Evita. J’étais dans le choeur et m’en souviens très bien parce que la première note à chanter était un contre-ut. J’ai épaté mes camarades en atteignant cette note élevée comme ça, apparemment sans effort ! Ma spécialité, ce sont les notes aiguës. Je peux facilement chanter huit fois par semaine des contre-ut. Chaque spectacle a toujours besoin de personnes avec cette compétence. Ensuite, j’ai participé aux tournées de Jesus Christ Superstar et de Singin’ in the Rain. Si on a l’endurance pour faire des tournées, on gagne très bien sa vie. Mais c’est véritablement harassant et très perturbant (on ne vit que dans des hôtels, année après année, difficile de conserver ses repères). C’est pour cela aussi que j’ai eu envie de changer de métier pour me diriger vers l’art lyrique. J’ai participé à beaucoup de workshops mais bien peu ont finalement franchi le cap d’une vraie prodduction dans un théâtre. Notamment un projet avec Joseph Papp, qui coûtait pas mal d’argent. Il s’agissait de Mikado en 2050… C’était vraiment une idée rigolote de propulser ce classique de l’opérette de Gilbert et Sullivan dans le futur ! En workshop, il est difficile de savoir quel spectacle sera choisi. C’est presque la loterie. Parfois on se demande pourquoi certains spectacles marchent… Ce qui m’attriste, c’est de voir que les spectacles de Stephen Sondheim n’ont jamais été de grands succès. Il est apprécié, c’est déjà ça. J’ai failli chanter, sous la direction du Jonathan Tunick (un grand monsieur qui a orchestré toutes ses oeuvres), dans les choeurs de A Little Night Music. A la place, j’ai commencé mes études en art lyrique, à la suite d’une rencontre déterminante en tournée avec un directeur musical. Et puis, en tant que spectateur, j’ai toujours aimé l’art lyrique.

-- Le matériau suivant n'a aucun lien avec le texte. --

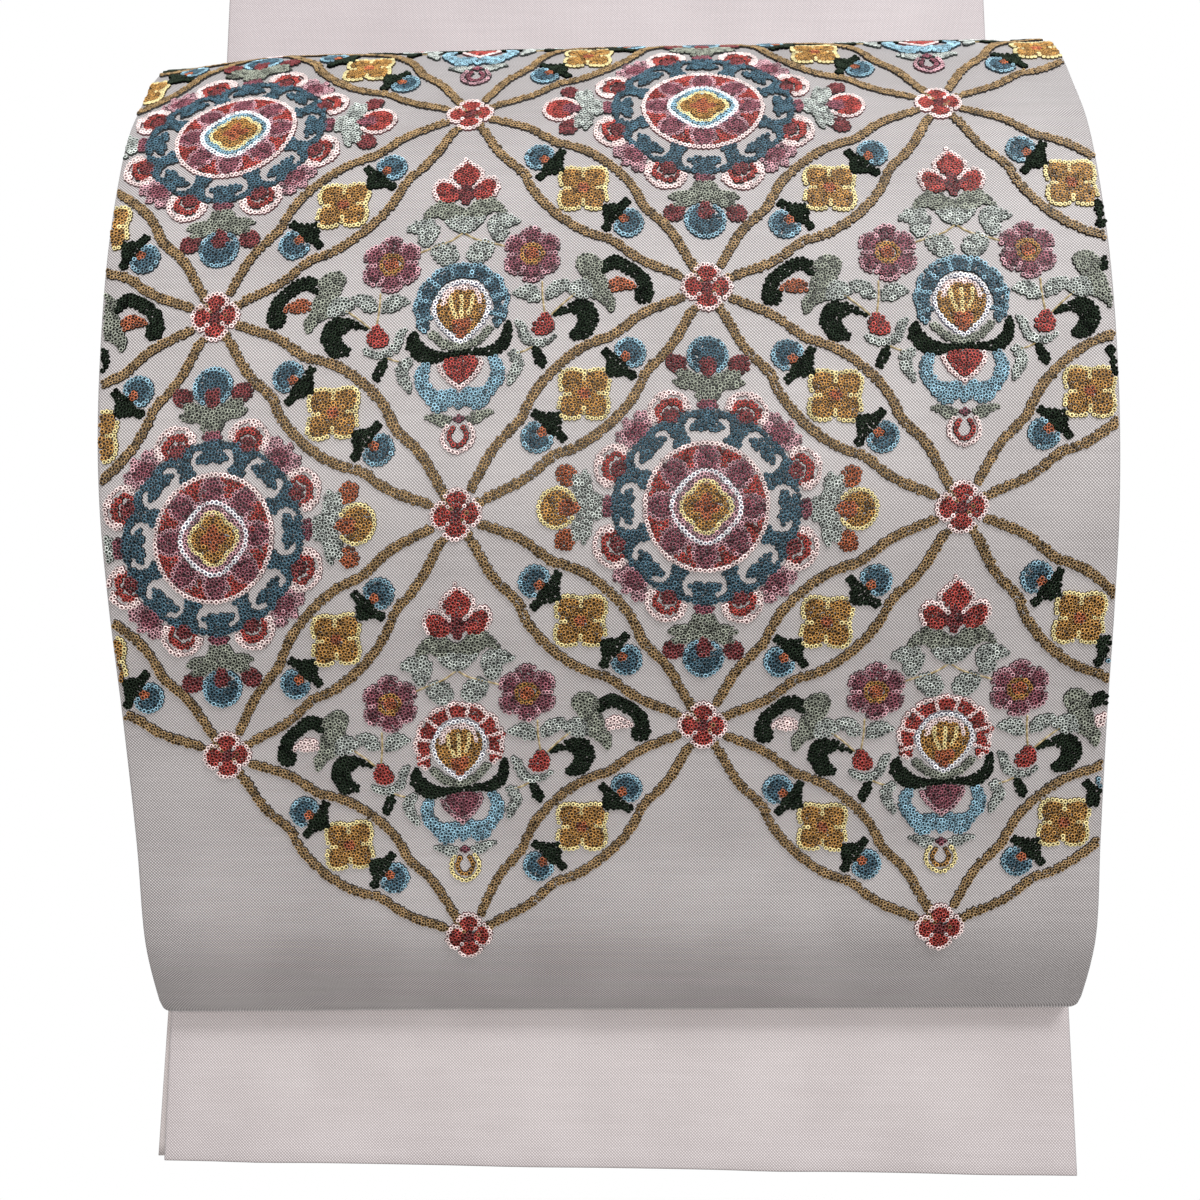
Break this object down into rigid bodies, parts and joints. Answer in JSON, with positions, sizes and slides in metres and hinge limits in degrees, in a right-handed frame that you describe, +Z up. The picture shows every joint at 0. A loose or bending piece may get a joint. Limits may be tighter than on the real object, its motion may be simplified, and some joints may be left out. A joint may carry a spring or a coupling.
{
  "type": "obi sash",
  "caption": "Broad woven silk sash set out as a hollow drum bow, with its tail below, a plain band rising behind and the rest folded at the back.",
  "frame": {"origin": "centre of the pad space in the top of the drum, where the bow is held", "axes": "+Z up along the hanging band, +X to the viewer's right across the band, +Y from the drum's front to its back"},
  "size_m": [0.3143, 0.1483, 0.5247],
  "materials": {
    "silk": "fine silk twill with a soft sheen, dense knot embroidery on the drum",
    "backing_silk": "plain silk twill"
  },
  "bodies": {
    "root": {"tail": "silk", "tail_backing": "backing_silk", "turn_up": "silk", "drum": "silk", "drum_back": "silk", "rising_band": "silk", "folded_pass_1": "silk", "folded_pass_2": "silk", "folded_pass_3": "silk", "folded_pass_4": "silk"}
  },
  "joints": []
}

Pourquoi êtes-vous venu en France ?
J’ai gagné une bourse pour aller étudier en Italie. Mon professeur de chant là bas enseignait aussi dans l’atelier lyrique de l’Opéra de Lyon. Il cherchait un ténor, j’ai auditionné, il m’a engagé. J’ai commencé comme stagiaire dans son atelier. Je suis resté trois saisons durant lesquelles j’ai chanté beaucoup de choses : grands, petits rôles, récitals. C’était bien et toujours intéressant. Du coup j’ai commencé à apprendre le français (je n’en parlais pas un mot). Je suis arrivé à l’Opéra Comique en gagnant le premier prix du concours de Marmande en 96. Pierre Médecin m’a proposé de venir dans cette auguste maison. C’était comme un rêve : la maison mythique de Carmen, de Tosca, de Manon, de Pelleas et Melisande, L’heure espagnole, La voix humaine… Tout un répertoire fascinant pour nous autres, Américains.
Quel est votre regard sur la comédie musicale actuelle ?
En tant que spectateur, ça me manque beaucoup. Aux Etats-Unis, je voyais au moins un spectacle par semaine. Avec les amis dans le métie,r on a facilement des invitations. Mais j’ai payé aussi mes places, même debout. J’allais souvent à plusieurs représentations d’une comédie musicale, surtout celles de Sondheim ! Je ne compte plus combien de fois j’ai vu Into the Woods ou Sunday In the Park With George. Ma façon de vivre a de toute façon beaucoup changé, je lis plus (à New York, je n’avais jamais le temps). Je ne suis plus en contact avec ma culture.
Comment avez-vous abordé L’heure espagnole et Les mamelles de Tiresias ?
Ravel était un défi vraiment intéressant. Au début on m’a dit : apprends la partition, soit hyper attentif, c’est très difficile et complexe, tu vas y passer des heures, mais ensuite tu seras libéré des contraintes et tu chanteras très naturellement. C’est vrai qu’après avoir vraiment travaillé, le rythme et le timing avec l’orchestre sont venus sans problème. Les mamelles de Tiresias est une oeuvre très américaine, on dirait parfois une comédie musicale de Broadway… Le rythme est très tonique (souvent sur le premier temps de chaque mesure), le contraire de Ravel ! Comme les comédies musicales, cette oeuvre est très rythmique. Dans cette salle qui a vu la création de ces deux pièces, devant le public parisien… ce fut vraiment un honneur pour moi, le petit Américain. Penser que Debussy, Ravel, Poulenc ont ouvert ces portes que l’on emprunte encore aujourd’hui, ça me fascine et me rend humble.